Assessment & Adoption
Deploy the Demo Index Assessment to capture organizational maturity data. Target 50-100 early adopters to validate scoring methodology and refine capability definitions.
Benchmark Publication
Publish the first State of Demo Maturity report with aggregate industry data. Establish baseline benchmarks by vertical, company size, and go-to-market model.
Analyst Engagement
Present research to Gartner, Forrester, and category analysts. Demonstrate correlation between Demo Index scores and business outcomes.
Certification & Standards
Introduce Demo Index Certification for organizations achieving DI-4 and DI-5 maturity.

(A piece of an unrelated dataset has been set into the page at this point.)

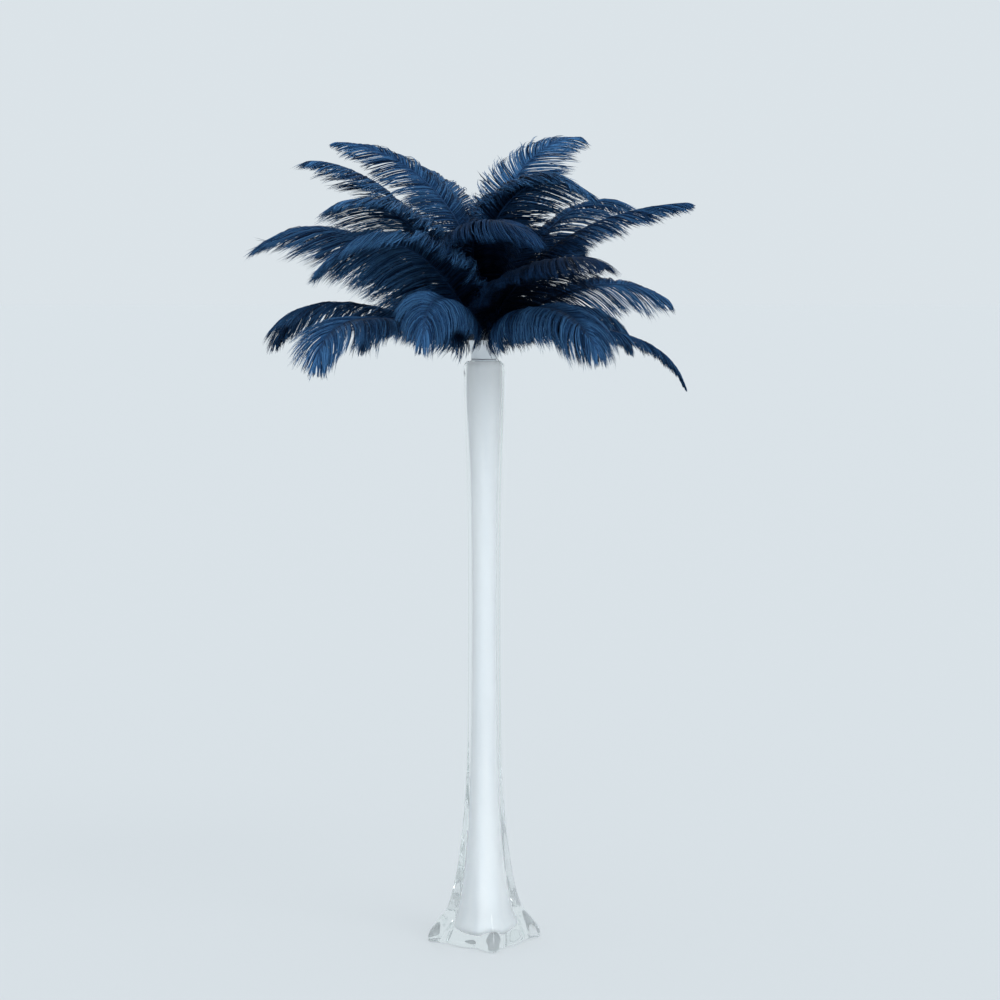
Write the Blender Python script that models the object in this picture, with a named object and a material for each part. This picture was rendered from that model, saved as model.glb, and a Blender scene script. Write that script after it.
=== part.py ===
"""A bouquet of navy ostrich plumes standing in a tall cased-glass tower vase.

The frame is in metres, +Z up, with the origin on the table at the centre of the vase's foot.
-Y is the front and +X the right. Headings are turned from +X towards +Y, so 270 degrees faces
the front. The vase is clear glass over a white inner layer, its mouth takes a white flared
holder, and every quill stands in a socket in the holder's domed top. A plume is one solid: a
quill, then two vanes that hang from the shaft like a long tent with notched edges.
"""

import math

import bmesh
import bpy
import numpy as np

# ---------------------------------------------------------------- driving dimensions
VASE_HEIGHT = 0.6096  # a 24 inch vase
FOOT_REACH = 0.060  # from the axis to the tip of a foot lobe
FOOT_TURN = 9.4  # degrees that the lobes are turned from the +X and +Y axes
MOUTH_RADIUS = 0.0124  # of the bore in the clear glass, at the rim
LINING_WALL = 0.0016  # thickness of the white inner layer
FIT_GAP = 0.0003  # left between pieces that touch
DOME_TOP = 0.6430  # height of the top of the holder's dome
DOME_RADIUS = 0.0275  # its sphere
QUILL_RADIUS = 0.0011
SOCKET_RADIUS = 0.0017  # to the corners of a six-sided socket
SOCKET_DEPTH = 0.005
SOCKET_CUT_REACH = 0.010  # how far a socket's cutter runs, from the bottom to above the dome
SHAFT_TIP_RADIUS = 0.0005
VANE_HALF_THICKNESS = 0.0008

# How far from the axis the quills stand, for each tier of plumes.
TIER_RADIUS = {"high": 0.0055, "mid": 0.0130, "low": 0.0195}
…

Establish The Demo Index as the recognized standard for Revenue Experience Maturity.
The Intellectual Property
The Demo Index's defensible intellectual property lies in three breakthrough concepts:
1. Narrative Integrity as a Measurable Capability
Framing context preservation, journey coherence, and cross-asset continuity as an infrastructure capability rather than a training problem. This concept is genuinely novel.
2. Revenue Experience Maturity as a Category
Positioning demo operations not as a sales enablement task but as a strategic business capability worthy of C-level investment.
3. The Capability-Outcome Model
Measuring underlying capabilities that produce business outcomes rather than measuring outputs directly. This analyst-grade structure establishes credibility.
The Opportunity:
The first organizations to achieve Demo Index 4 and 5 maturity will establish defensible competitive advantages. They will capture the 67% of buyers preferring rep-free experiences. They will compress sales cycles by eliminating narrative fragmentation. They will scale efficiently by removing SE bottlenecks. And they will set the standard that competitors must eventually match.